Building on the findings in Hauser’s report, the UK government is in the process of setting up seven Catapult centres, modelled on Germany’s Fraunhofer centres, each with a brief to provide the resources and support that SMEs need to translate specific research programmes to the market. 

Getting innovation right in Europe

The stakes are high when it comes to getting innovation right in Europe, Hauser said. “It’s clear this has become a race – a race between nations… Those that are well-organised translate [research] quickly into companies.  We have no option but to participate in this race and organise our affairs to do this efficiently,” he said.

“Innovation is the single most important subject for support in Europe,” Hauser said. But the support needs to be selective, “Only do it in clusters of expertise where we can build world-class companies.”

As an example, his home turf in Cambridge is benefitting from three entrepreneurship-friendly policies implemented by the UK government to help innovation clusters. First, in common with governments elsewhere in Europe, the UK introduced R&D tax credits.  “If companies spend a lot on R&D you get back in tax credits (cash) what you spend,” said Hauser. “My companies live on this cash for an entire quarter.”  

Second, the UK government allowed institutional investors such as pension funds to put a small portion of their capital in risky investments. “When they work, they deliver higher returns,” Hauser said. “Pension funds in the UK were not allowed to invest in risky investments. They now can.”  Third, there has been a change to the way options in tech companies are taxed, reducing the tax rate from 60 per cent to 10 per cent.

Put the contribution of small companies into context

In aggregate, 1,500 Cambridge spin-outs now generate revenues of £13 billion. This outstrips the £12 billion annual turnover of one the UK’s leading manufacturing companies, Rolls Royce. The spin-outs also employ more people and export more than Rolls Royce. “You need to see it in that context. Governments always see the needs of large companies as more pressing than small ones,” Hauser said. 

In that light, the EU’s long-standing budget priority for agriculture is particularly incomprehensible. “If ever there was a political scandal of looking backwards instead of forwards it’s … EU spending on agriculture.” Despite commanding such a huge chunk of the EU budget, it represents only 1.6 % of total EU employment.

Rather than subsidising farmers, innovation is the answer to Europe’s unemployment dilemma, Hauser argued. “Small companies create jobs. Big companies create wealth. But they do not create jobs at the same rate as small companies.”

Management expertise is essential

The UK chip design company ARM, which Hauser co-founded in 1990, became the first UK technology spin-out to reach £1 billion in revenues and sold 10 billion of its microprocessors this year. These processors power 95 per cent of smartphones on the market currently.

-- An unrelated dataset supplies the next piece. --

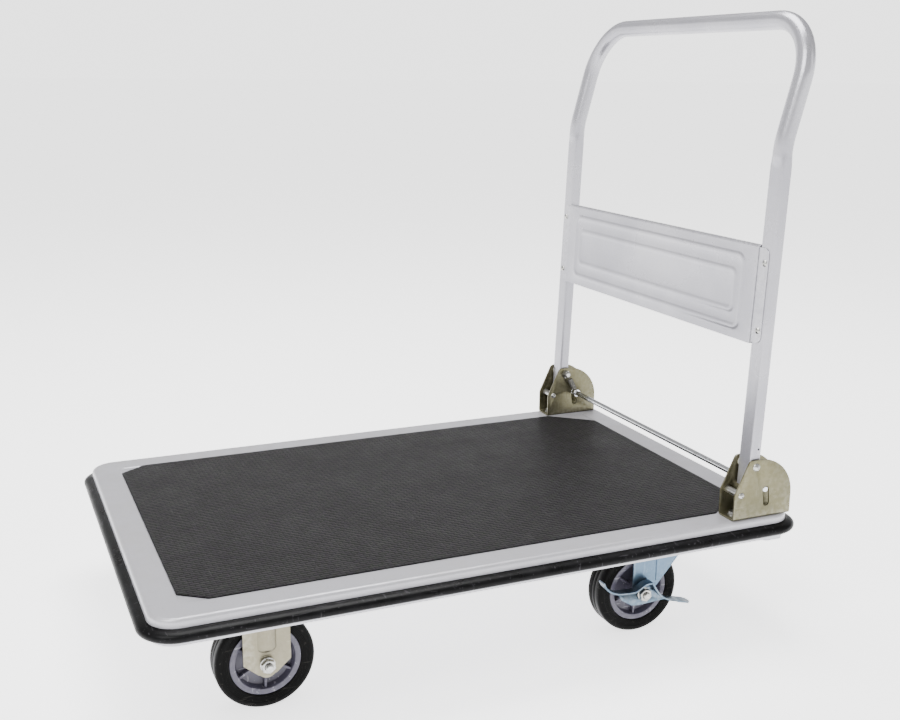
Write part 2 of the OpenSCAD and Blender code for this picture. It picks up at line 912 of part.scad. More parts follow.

Of the many lessons he learned along the way, Hauser said providing spin-outs with management expertise is absolutely essential to creating technology champions. His first company, Acorn Computer, which went from zero to £100 million pounds in five years, stumbled when it came to going global.  “I never knew anything about stock control, I’m a physicist,” Hauser said. Errors in managing growth and logistics led to serious financial difficulties. “We were very successful in the UK, but it was a global game.”

On a positive note, Hauser noted that the growth of global markets now gives Europe a better shot at producing its own crop of technology winners. In the past, the US dominated technology sectors because buyers tended to assume the best products were produced in America. Now people no longer care where the products and services come from. Witness Skype, a disruptive Estonian start-up that has transformed voice communication on the Internet. 

“The EU always had spectacular strength in technology and expertise. We have enough start-ups now. The problem is that we don’t grow them fast enough,” Hauser concluded.